┌────────
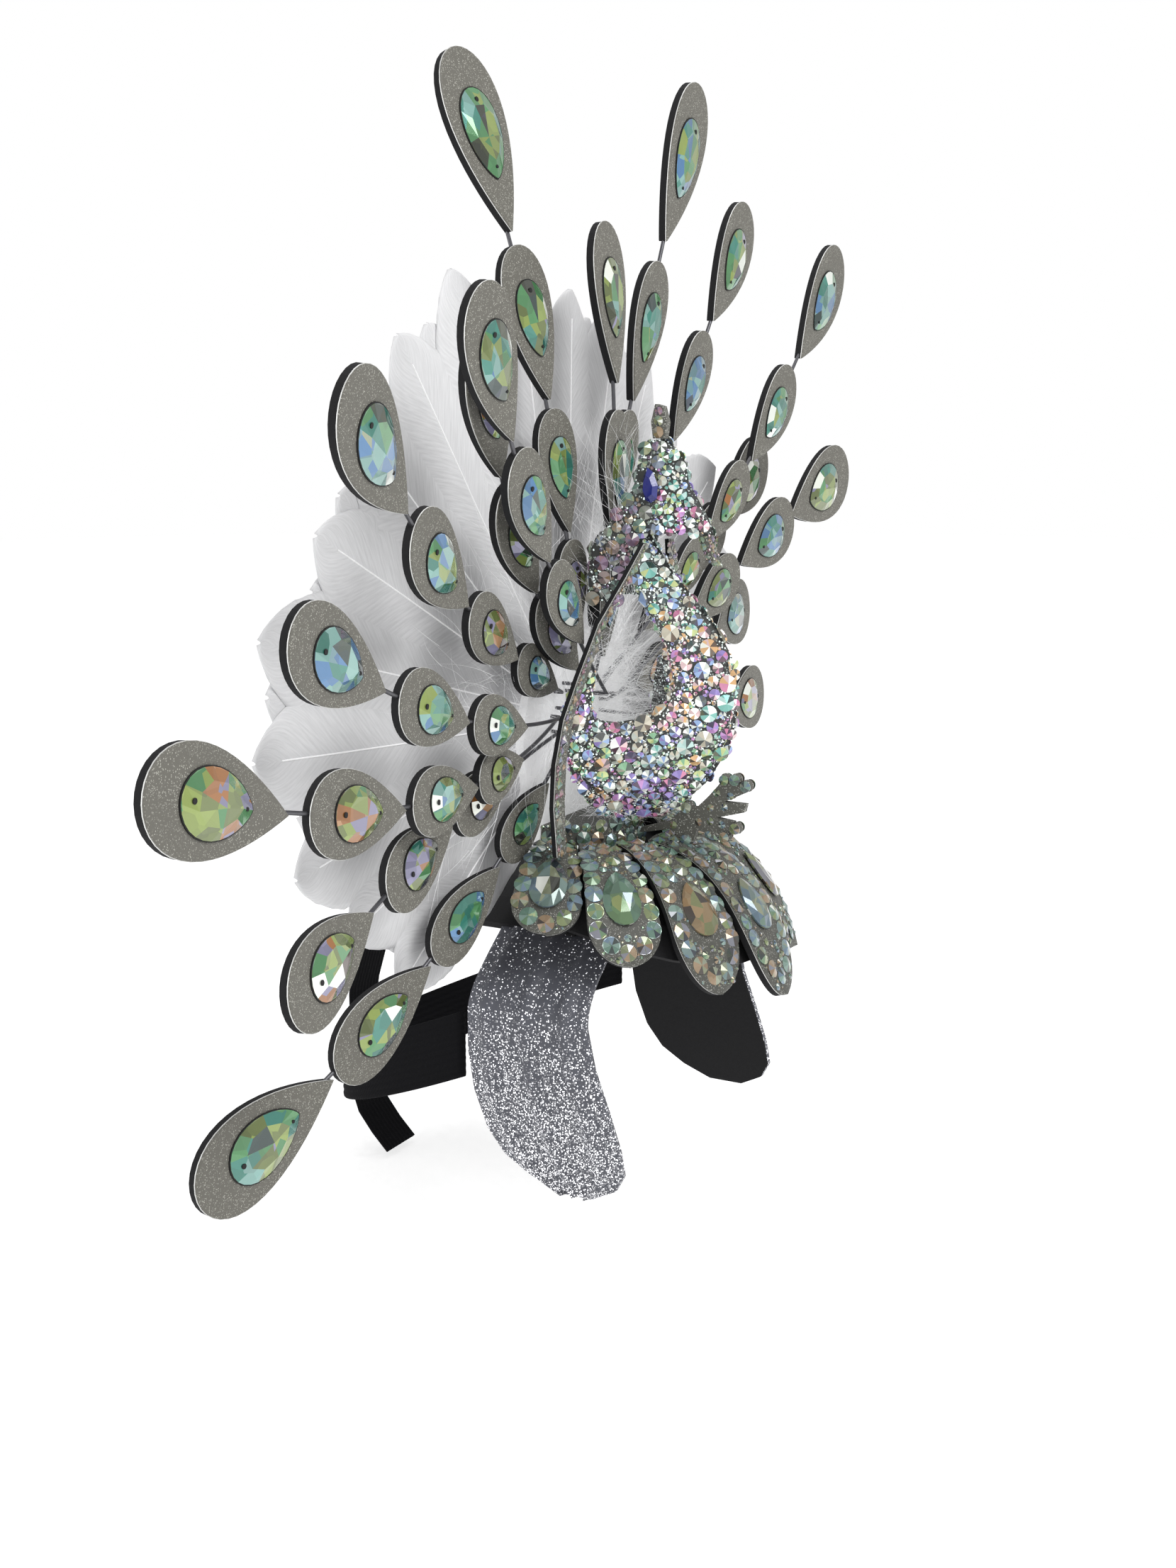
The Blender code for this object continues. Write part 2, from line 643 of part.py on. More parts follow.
# front ornament: a stem with a cross band and two leaves, pointing forward
ORNAMENT = ((-44, 22.6), (-60, 26), (-66, 22), (-72, 21), (-74, 27), (-86, 25),
            (-90, 28), (-93, 33), (-84, 34), (-98, 38), (-99, 42), (-88, 42),
            (-100, 48), (-97, 51), (-92, 52), (-86, 51), (-80, 44), (-74, 38),
            (-71, 38), (-67, 37), (-60, 30), (-45, 25.2))


def bead(name, centre, radius, key):
    """Round bead with ten sides."""
    mesh = bpy.data.meshes.new(name)
    work = bmesh.new()
    bmesh.ops.create_uvsphere(work, u_segments=10, v_segments=5, radius=radius * MM)
    bmesh.ops.translate(work, verts=work.verts, vec=Vector(centre) * MM)
    work.to_mesh(mesh)
    work.free()
    rgb, rough = COLOURS[key]
    mesh.materials.append(material(name + "." + key, rgb, rough, 0.0))
    obj = bpy.data.objects.new(name, mesh)
    PARTS.objects.link(obj)
    return obj


parts = [solid("front_ornament", ORNAMENT, -1.6, 1.6, "taupe_glitter")]
for number, (y, z, size) in enumerate(((-99, 50.5, 3.0), (-93.5, 53, 3.0),
                                       (-88, 52.5, 3.0), (-94, 30, 3.0),
                                       (-88.5, 25.5, 3.0), (-69, 37.5, 3.2),
                                       (-69, 22, 3.2))):
    parts.append(bead("bead_%d" % number, (0, y, z), size, "crystal"))
join_solids("front_ornament", parts, ["taupe_glitter", "crystal"])
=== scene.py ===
"""Looks of the carnival headdress, a Blender add-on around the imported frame."""
import math
import random

import bmesh
import bpy
import numpy as np
from mathutils import Matrix, Vector


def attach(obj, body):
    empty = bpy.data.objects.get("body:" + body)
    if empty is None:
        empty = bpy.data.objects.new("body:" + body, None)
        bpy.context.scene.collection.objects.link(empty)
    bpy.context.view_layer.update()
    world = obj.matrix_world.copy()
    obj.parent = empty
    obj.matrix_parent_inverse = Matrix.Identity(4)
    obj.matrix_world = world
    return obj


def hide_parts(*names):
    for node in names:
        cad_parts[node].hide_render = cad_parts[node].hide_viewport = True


bl_info = {
    "name": "Carnival headdress",
    "version": (1, 0, 0),
    "blender": (4, 5, 0),
    "location": "View3D > Sidebar > Headdress",
    "description": "Builds the visible pieces of the headdress over its packed frame",
    "category": "Object",
}

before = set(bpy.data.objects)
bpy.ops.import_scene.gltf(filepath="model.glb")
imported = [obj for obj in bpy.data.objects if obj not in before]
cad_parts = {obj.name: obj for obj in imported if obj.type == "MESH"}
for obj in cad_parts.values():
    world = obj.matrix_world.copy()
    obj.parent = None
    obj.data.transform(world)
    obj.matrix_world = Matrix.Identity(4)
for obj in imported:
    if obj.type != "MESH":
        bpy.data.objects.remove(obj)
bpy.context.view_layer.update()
MM = 0.001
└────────
What is needed » Reproduce word for word the material above, beginning with the line that contains "PARTS.objects.link(obj)" and ending with the line that contains "bpy.data.objects.remove(obj)".

Final result »
    PARTS.objects.link(obj)
    return obj


parts = [solid("front_ornament", ORNAMENT, -1.6, 1.6, "taupe_glitter")]
for number, (y, z, size) in enumerate(((-99, 50.5, 3.0), (-93.5, 53, 3.0),
                                       (-88, 52.5, 3.0), (-94, 30, 3.0),
                                       (-88.5, 25.5, 3.0), (-69, 37.5, 3.2),
                                       (-69, 22, 3.2))):
    parts.append(bead("bead_%d" % number, (0, y, z), size, "crystal"))
join_solids("front_ornament", parts, ["taupe_glitter", "crystal"])
=== scene.py ===
"""Looks of the carnival headdress, a Blender add-on around the imported frame."""
import math
import random

import bmesh
import bpy
import numpy as np
from mathutils import Matrix, Vector


def attach(obj, body):
    empty = bpy.data.objects.get("body:" + body)
    if empty is None:
        empty = bpy.data.objects.new("body:" + body, None)
        bpy.context.scene.collection.objects.link(empty)
    bpy.context.view_layer.update()
    world = obj.matrix_world.copy()
    obj.parent = empty
    obj.matrix_parent_inverse = Matrix.Identity(4)
    obj.matrix_world = world
    return obj


def hide_parts(*names):
    for node in names:
        cad_parts[node].hide_render = cad_parts[node].hide_viewport = True


bl_info = {
    "name": "Carnival headdress",
    "version": (1, 0, 0),
    "blender": (4, 5, 0),
    "location": "View3D > Sidebar > Headdress",
    "description": "Builds the visible pieces of the headdress over its packed frame",
    "category": "Object",
}

before = set(bpy.data.objects)
bpy.ops.import_scene.gltf(filepath="model.glb")
imported = [obj for obj in bpy.data.objects if obj not in before]
cad_parts = {obj.name: obj for obj in imported if obj.type == "MESH"}
for obj in cad_parts.values():
    world = obj.matrix_world.copy()
    obj.parent = None
    obj.data.transform(world)
    obj.matrix_world = Matrix.Identity(4)
for obj in imported:
    if obj.type != "MESH":
        bpy.data.objects.remove(obj)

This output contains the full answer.